┌─ Information supplied
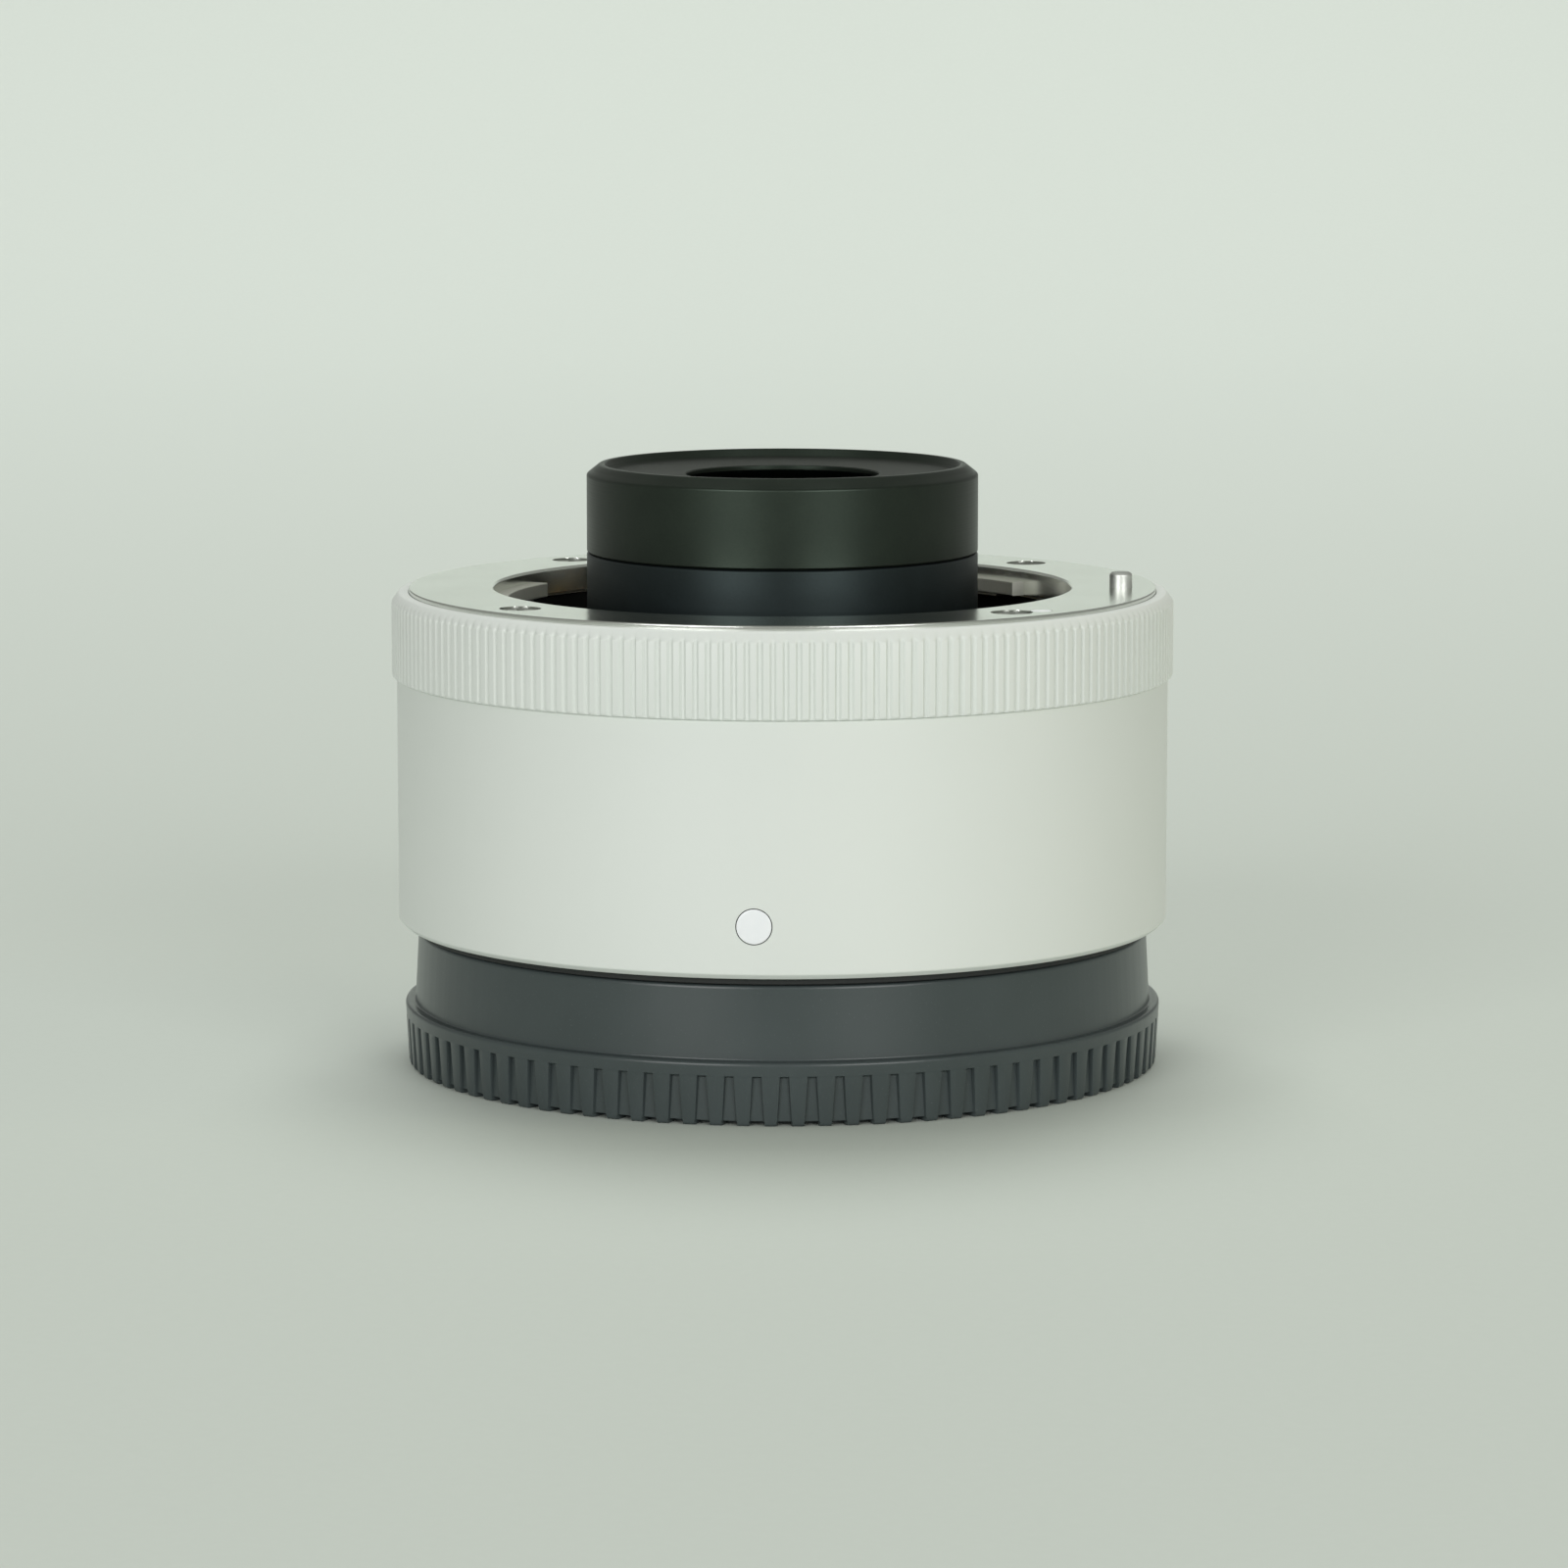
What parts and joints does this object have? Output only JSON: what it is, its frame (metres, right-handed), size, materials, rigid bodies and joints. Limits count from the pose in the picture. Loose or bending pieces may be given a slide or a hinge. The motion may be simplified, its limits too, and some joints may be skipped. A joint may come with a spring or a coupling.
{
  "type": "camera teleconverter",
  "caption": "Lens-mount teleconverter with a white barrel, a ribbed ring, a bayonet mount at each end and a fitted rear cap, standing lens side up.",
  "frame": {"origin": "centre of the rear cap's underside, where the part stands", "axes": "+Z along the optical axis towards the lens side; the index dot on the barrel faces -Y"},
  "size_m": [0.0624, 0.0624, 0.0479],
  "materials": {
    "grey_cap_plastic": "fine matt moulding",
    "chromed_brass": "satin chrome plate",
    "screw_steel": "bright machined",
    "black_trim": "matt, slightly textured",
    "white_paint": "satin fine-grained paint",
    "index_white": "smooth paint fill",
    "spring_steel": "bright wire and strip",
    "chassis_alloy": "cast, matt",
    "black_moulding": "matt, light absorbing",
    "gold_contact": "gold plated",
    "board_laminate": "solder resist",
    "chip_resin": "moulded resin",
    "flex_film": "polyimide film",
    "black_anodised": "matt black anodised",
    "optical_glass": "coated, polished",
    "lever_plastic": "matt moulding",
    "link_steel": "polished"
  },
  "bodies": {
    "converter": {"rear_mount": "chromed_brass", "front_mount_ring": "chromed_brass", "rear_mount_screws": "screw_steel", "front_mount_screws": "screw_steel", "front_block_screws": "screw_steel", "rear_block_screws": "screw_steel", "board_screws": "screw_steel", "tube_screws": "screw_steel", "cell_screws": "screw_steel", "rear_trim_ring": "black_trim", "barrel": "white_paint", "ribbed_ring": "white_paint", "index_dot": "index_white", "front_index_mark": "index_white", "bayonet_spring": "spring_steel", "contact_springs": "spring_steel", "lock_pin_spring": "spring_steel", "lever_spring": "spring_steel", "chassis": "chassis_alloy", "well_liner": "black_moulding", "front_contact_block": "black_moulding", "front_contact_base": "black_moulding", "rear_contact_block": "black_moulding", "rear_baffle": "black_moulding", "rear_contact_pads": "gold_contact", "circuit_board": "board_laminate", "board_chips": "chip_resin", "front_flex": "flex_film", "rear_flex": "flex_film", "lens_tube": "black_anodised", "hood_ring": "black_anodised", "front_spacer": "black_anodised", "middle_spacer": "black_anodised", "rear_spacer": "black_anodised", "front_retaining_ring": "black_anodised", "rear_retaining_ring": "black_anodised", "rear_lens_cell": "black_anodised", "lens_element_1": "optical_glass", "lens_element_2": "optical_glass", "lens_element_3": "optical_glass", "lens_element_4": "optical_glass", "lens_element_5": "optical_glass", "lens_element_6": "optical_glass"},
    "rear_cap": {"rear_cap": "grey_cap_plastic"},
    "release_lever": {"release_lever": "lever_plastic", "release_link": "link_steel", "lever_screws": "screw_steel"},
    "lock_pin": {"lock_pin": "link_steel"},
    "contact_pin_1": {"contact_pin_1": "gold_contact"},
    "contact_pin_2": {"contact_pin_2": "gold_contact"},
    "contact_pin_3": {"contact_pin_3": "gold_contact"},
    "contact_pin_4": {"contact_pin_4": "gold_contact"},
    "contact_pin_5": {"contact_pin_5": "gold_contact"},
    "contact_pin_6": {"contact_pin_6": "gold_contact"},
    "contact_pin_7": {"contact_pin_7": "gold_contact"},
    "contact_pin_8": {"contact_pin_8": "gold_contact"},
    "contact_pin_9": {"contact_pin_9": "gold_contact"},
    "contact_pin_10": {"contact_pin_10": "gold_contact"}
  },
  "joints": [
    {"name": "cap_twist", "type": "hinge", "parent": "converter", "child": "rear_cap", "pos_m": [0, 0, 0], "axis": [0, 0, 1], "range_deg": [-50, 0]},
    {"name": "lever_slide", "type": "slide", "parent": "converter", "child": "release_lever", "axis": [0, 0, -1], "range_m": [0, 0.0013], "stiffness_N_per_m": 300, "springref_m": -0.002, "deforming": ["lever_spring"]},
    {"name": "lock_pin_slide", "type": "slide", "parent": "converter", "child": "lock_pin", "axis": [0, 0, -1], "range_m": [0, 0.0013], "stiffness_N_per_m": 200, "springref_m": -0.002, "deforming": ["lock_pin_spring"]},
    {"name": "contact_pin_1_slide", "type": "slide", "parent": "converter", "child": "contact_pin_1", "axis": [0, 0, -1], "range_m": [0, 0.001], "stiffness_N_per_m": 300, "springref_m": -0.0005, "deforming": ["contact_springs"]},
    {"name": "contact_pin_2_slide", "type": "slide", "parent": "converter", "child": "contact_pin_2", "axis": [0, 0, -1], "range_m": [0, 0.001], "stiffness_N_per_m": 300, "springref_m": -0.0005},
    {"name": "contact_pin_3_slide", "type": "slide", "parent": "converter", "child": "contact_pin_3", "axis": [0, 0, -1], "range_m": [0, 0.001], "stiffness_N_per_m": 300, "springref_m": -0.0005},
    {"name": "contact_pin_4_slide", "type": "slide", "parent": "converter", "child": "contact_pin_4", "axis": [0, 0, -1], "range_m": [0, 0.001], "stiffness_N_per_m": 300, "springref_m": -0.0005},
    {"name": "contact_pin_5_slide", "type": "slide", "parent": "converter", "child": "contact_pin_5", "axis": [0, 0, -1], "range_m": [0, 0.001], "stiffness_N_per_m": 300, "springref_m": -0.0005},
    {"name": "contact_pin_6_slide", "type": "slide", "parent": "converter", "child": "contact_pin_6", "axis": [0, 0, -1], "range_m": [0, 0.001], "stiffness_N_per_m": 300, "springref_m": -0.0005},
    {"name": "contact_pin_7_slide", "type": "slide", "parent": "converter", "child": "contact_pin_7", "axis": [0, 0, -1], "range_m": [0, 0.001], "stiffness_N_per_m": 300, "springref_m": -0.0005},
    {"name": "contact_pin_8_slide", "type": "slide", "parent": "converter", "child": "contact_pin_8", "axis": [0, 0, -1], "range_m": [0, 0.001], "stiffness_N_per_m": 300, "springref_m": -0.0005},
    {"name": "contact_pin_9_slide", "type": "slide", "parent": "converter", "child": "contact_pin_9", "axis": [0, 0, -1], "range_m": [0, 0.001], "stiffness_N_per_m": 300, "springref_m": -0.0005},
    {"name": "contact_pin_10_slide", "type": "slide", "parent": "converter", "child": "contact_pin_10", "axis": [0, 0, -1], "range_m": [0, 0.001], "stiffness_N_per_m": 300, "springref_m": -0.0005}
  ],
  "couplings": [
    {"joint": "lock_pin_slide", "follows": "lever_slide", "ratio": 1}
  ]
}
└─
Task requirements: Copy all lines from the listing that contain "hinge".

Solution to the exercise:
What parts and joints does this object have? Output only JSON: what it is, its frame (metres, right-handed), size, materials, rigid bodies and joints. Limits count from the pose in the picture. Loose or bending pieces may be given a slide or a hinge. The motion may be simplified, its limits too, and some joints may be skipped. A joint may come with a spring or a coupling.
    {"name": "cap_twist", "type": "hinge", "parent": "converter", "child": "rear_cap", "pos_m": [0, 0, 0], "axis": [0, 0, 1], "range_deg": [-50, 0]},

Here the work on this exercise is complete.